Written request: Repeat the lines below exactly as written, please, from the line with "if shape.isNull() or" to the line with "before = set(bpy.data.objects)", both lines included, and no others.

---------- Data lines ----------

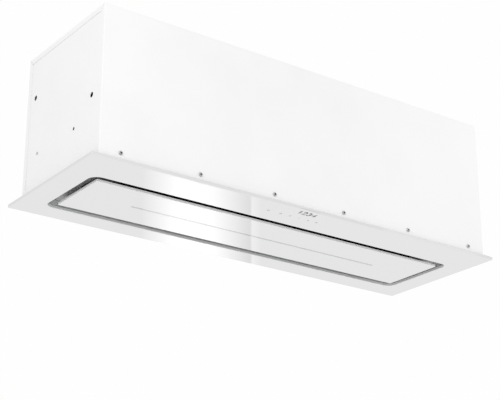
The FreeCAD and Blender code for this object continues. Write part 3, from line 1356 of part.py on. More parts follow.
def cable_gland():
    """The gland through the top, with its nut inside the control box."""
    nut_top = roof - box_wall
    body = turned("gland_turned", [
        (gland_bore, nut_top - gland_nut_rise),
        (gland_head, nut_top - gland_nut_rise),
        (gland_head, nut_top),
        (gland_radius, nut_top),
        (gland_radius, 0),
        (gland_head, 0),
        (gland_head, gland_rise / 2),
        (gland_radius, gland_rise),
        (gland_bore, gland_rise),
    ])
    group("cable_gland", copy_at("gland_placed", body, box_centre_x, box_centre_y, 0))


def supply_screw_places():
    """The supply unit's screws, one in each ear."""
    reach = (driver_length + ear_length) / 2
    return [(box_centre_x + side * reach, driver_centre_y) for side in (-1, 1)]


def clip_screw_places():
    """The clip's screws, one in each foot."""
    reach = capacitor_radius + clip_sheet + clip_foot / 2
    return [(capacitor_x, capacitor_y + side * reach) for side in (-1, 1)]


def light_supply():
    """The supply unit of the light line, with an ear at each end."""
    x = around(box_centre_x, driver_length)
    y = around(driver_centre_y, driver_width)
    case = block("supply_case", x, y, (roof - driver_height, roof))
    ears = block("supply_ears", around(box_centre_x, driver_length + 2 * ear_length),
                 around(driver_centre_y, ear_width), (roof - ear_thickness, roof))
    holes = [rod(f"supply_hole_{number}", "z", screw_hole, (roof - ear_thickness - PAST, roof + PAST), place)
             for number, place in enumerate(supply_screw_places())]
    cut("light_supply", fuse("supply_blank", case, ears), *holes)


def motor_capacitor():
    """The motor's run capacitor, held under the top by a clip."""
    centre = (capacitor_y, roof - clip_sheet - capacitor_radius)
    rod("motor_capacitor", "x", capacitor_radius, around(capacitor_x, capacitor_length), centre)
    span = around(capacitor_x, clip_width)
    band = rod("clip_band", "x", capacitor_radius + clip_sheet, span, centre)
    foot = block("clip_feet", span, around(capacitor_y, 2 * (capacitor_radius + clip_sheet + clip_foot)),
                 (roof - clip_sheet, roof))
    holes = [rod(f"clip_hole_{number}", "z", screw_hole, (roof - clip_sheet - PAST, roof + PAST), place)
             for number, place in enumerate(clip_screw_places())]
    cut("capacitor_clip", fuse("clip_blank", band, foot),
        rod("clip_bore", "x", capacitor_radius, around(capacitor_x, 2 * clip_width), centre), *holes)


def roof_screws():
    """Screws from below that hold the supply unit and the capacitor's clip to the top."""
    screw = pan_screw("roof_screw", roof_screw_length)
    levels = [roof - ear_thickness] * 2 + [roof - clip_sheet] * 2
    places = supply_screw_places() + clip_screw_places()
    group("roof_screws", *[copy_at(f"roof_screw_{number}", screw, x, y, levels[number], UPSIDE_DOWN)
                           for number, (x, y) in enumerate(places)])


# ---------------------------------------------------------------- build, check and write

NODES = (
    "housing_wrapper", "end_wall_left", "end_wall_right", "wall_screws", "end_screws", "hanger_rails",
    "face_glass", "face_carrier", "ceiling_seal", "touch_board", "suction_tray", "tray_screws",
    "filter_frame_left", "filter_frame_right", "filter_mesh_left", "filter_mesh_right",
    "filter_latch_left", "filter_latch_right", "latch_spring_left", "latch_spring_right",
    "panel_glass", "panel_carrier", "light_profile", "light_board", "light_diffuser",
    "hinge_brackets", "hinge_pins", "hinge_leaves", "catch_magnets", "striker_plates",
    "scroll_left", "scroll_right", "scroll_screws", "inlet_rings", "impeller",
    "motor_shell", "motor_end_cap", "motor_stator", "motor_windings", "motor_bearings", "motor_rotor",
    "motor_shaft", "motor_bracket", "motor_bushes", "motor_screws", "motor_capacitor", "capacitor_clip",
    "outlet_collar", "collar_screws", "flap_left", "flap_right", "flap_pin",
    "control_box", "control_box_lid", "control_board", "terminal_block", "cable_gland", "light_supply",
    "roof_screws",
)


def build():
    """Make every piece."""
    housing_wrapper()
    end_walls()
    wall_screws()
    end_screws()
    hanger_rails()
    face_glass()
    face_carrier()
    ceiling_seal()
    touch_board()
    suction_tray()
    tray_screws()
    for name, side in FILTER_SIDES:
        grease_filter(name, side)
        filter_latch(name, side)
        latch_spring(name, side)
    panel_glass()
    panel_carrier()
    light_line()
    light_diffuser()
    panel_hinges()
    panel_catches()
    scroll_half("scroll_left", -1)
    scroll_half("scroll_right", 1)
    scroll_screws()
    inlet_rings()
    impeller()
    motor()
    motor_mounting()
    outlet_collar()
    flap("flap_left", -1)
    flap("flap_right", 1)
    flap_pin()
    control_box()
    cable_gland()
    light_supply()
    motor_capacitor()
    roof_screws()
    document.recompute()


def check():
    """Stop if any object failed or any piece isn't a valid solid."""
    for item in document.Objects:
        if "Invalid" in item.State or "Error" in item.State:
            raise RuntimeError(f"{item.Name} failed: {item.State}")
    for name in NODES:
        shape = document.getObject(name).Shape
        if shape.isNull() or not shape.isValid() or not shape.Solids:
            raise RuntimeError(f"{name} isn't a valid solid")


def write():
    """Write each piece to a file of its own."""
    os.makedirs("parts", exist_ok=True)
    for name in NODES:
        document.getObject(name).Shape.exportStep(f"parts/{name}.step")


build()
check()
write()
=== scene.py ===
import bpy
import math
import random
from mathutils import Matrix, Vector


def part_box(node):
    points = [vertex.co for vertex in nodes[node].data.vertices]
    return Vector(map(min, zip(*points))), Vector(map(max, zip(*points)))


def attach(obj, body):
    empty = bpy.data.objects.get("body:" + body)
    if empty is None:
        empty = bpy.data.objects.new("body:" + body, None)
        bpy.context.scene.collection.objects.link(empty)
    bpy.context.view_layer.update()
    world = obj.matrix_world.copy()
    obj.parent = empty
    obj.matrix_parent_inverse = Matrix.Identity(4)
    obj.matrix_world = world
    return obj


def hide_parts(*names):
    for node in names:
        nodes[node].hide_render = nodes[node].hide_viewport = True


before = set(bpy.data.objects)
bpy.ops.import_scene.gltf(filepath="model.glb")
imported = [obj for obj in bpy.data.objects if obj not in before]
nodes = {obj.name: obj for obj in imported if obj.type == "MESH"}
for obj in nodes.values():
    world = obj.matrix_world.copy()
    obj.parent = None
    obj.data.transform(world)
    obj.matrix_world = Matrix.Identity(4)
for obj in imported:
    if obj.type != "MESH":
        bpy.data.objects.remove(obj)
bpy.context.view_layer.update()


# ---------------------------------------------------------------- housing and end walls
# Sheet steel, folded and screwed together, then powder coated in white. The powder flows out
# before it sets, so the coat is smooth but for a faint orange peel, with a satin gloss.

MM = 0.001


def linear(code):
    """A colour given as an sRGB hex code, turned to linear light."""
    parts = [int(code[place:place + 2], 16) / 255 for place in (1, 3, 5)]
    return (*[p / 12.92 if p <= 0.04045 else ((p + 0.055) / 1.055) ** 2.4 for p in parts], 1)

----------

Output for this task:
        if shape.isNull() or not shape.isValid() or not shape.Solids:
            raise RuntimeError(f"{name} isn't a valid solid")


def write():
    """Write each piece to a file of its own."""
    os.makedirs("parts", exist_ok=True)
    for name in NODES:
        document.getObject(name).Shape.exportStep(f"parts/{name}.step")


build()
check()
write()
=== scene.py ===
import bpy
import math
import random
from mathutils import Matrix, Vector


def part_box(node):
    points = [vertex.co for vertex in nodes[node].data.vertices]
    return Vector(map(min, zip(*points))), Vector(map(max, zip(*points)))


def attach(obj, body):
    empty = bpy.data.objects.get("body:" + body)
    if empty is None:
        empty = bpy.data.objects.new("body:" + body, None)
        bpy.context.scene.collection.objects.link(empty)
    bpy.context.view_layer.update()
    world = obj.matrix_world.copy()
    obj.parent = empty
    obj.matrix_parent_inverse = Matrix.Identity(4)
    obj.matrix_world = world
    return obj


def hide_parts(*names):
    for node in names:
        nodes[node].hide_render = nodes[node].hide_viewport = True


before = set(bpy.data.objects)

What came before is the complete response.